Afterwards, lawyers and legal analysts interviewed on TV were uniform in being rather unkind to McCulloh's actions and statements. It was something that deserved much air time discussion, but it got very little. Why not? Because Ferguson was in flames by the time McCulloch's dog and pony show was over, and TV cameras are drawn to fire faster than moths to the same flames.
But that's pretty much what McCulloch expected. How could he not? You can bet yer azz that he wanted the 24/7 media that he whined about and every newspaper front page in America to show riots, rather than linger on him and the
injustice system in St. Louis County. Without question, authorities in Ferguson and in the governor's office worked really hard over those few months leading up to the announcement to make the story today one of lawless disorder and protests, rather than a story of injustice. Remember the drumbeat of law-and-order stories, like Governor Nixon taking the rather extraordinary move of declaring
a state of emergency! OMG! a
full week before the announcement, which, of course, naturally stole the spotlight from how this whole story started in the first place - about social injustice, and policing in black communities? The hated white cops vs. the unruly/violent mostly black mob - that's the storyline that people like Nixon and McCulloch (and possibly a few here) feel most comfortable with, and so it's the story that they orchestrated for weeks. Hammered it over and over. They consistently deflected questions about the injustices in Ferguson to that of the throngs of protesters, and the damage done. And it worked, because that's all a lot of people want to talk about.

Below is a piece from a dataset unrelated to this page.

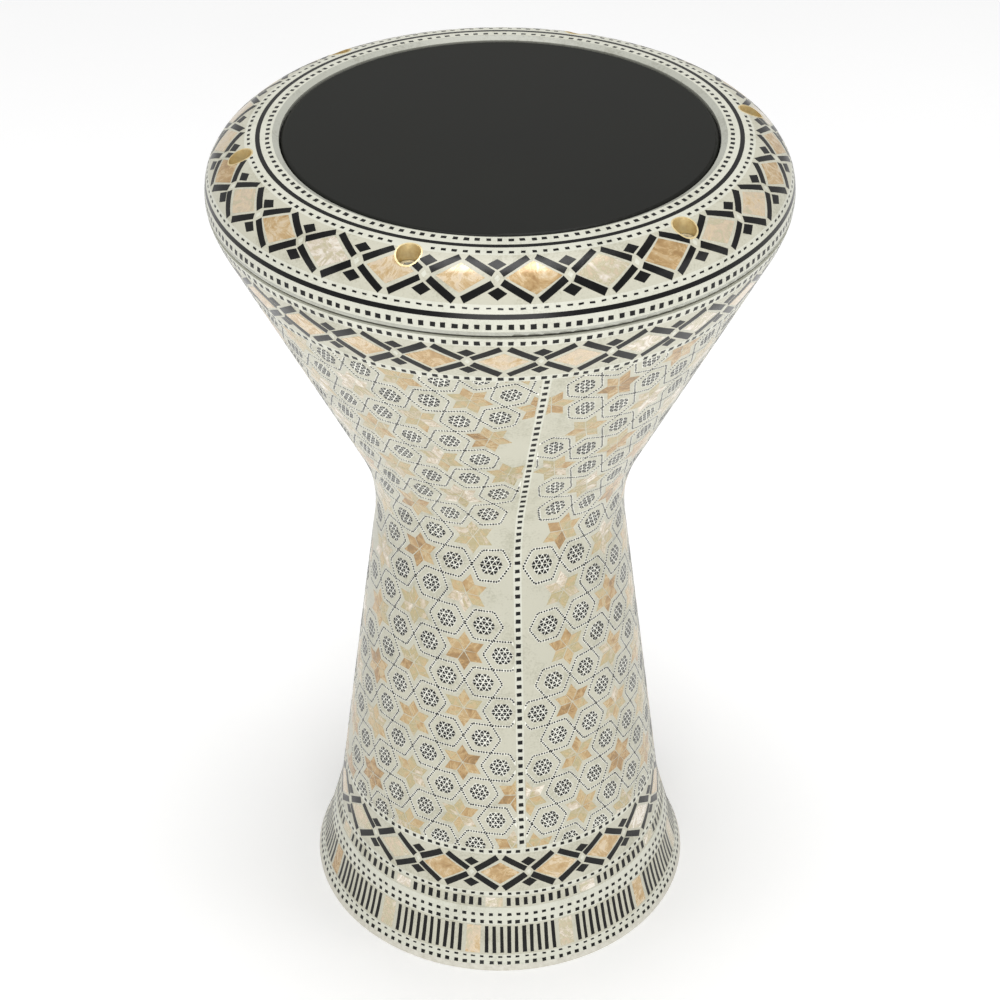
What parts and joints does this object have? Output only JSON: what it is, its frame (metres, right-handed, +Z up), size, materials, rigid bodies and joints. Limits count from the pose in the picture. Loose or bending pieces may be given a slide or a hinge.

Even after reading only a few of the witness statements, it becomes apparent that these recounts of the Brown incident vary greatly and it's obvious that more than a few witnesses lied in their statements to the police and in their testimonies to the grand jury. Notice that none were prosecuted for perjury.
Prosecutions for perjury are pretty rare, anyway, as lying under oath isn't actually a crime in and of itself. Perjury isn't a crime unless the false statements made are material to the outcome of the proceeding. If the lie changes or greatly affects the outcome, then it's perjury, but if it doesn't, then you're merely not believable. No harm no foul. Granted, in the Ferguson grand jury testimony a lot of those lies were very likely material to the outcome. But there is no way McCulloh would prosecute anyone for perjury, because he's already publicly admitted that he knowingly put to them on the stand to lie.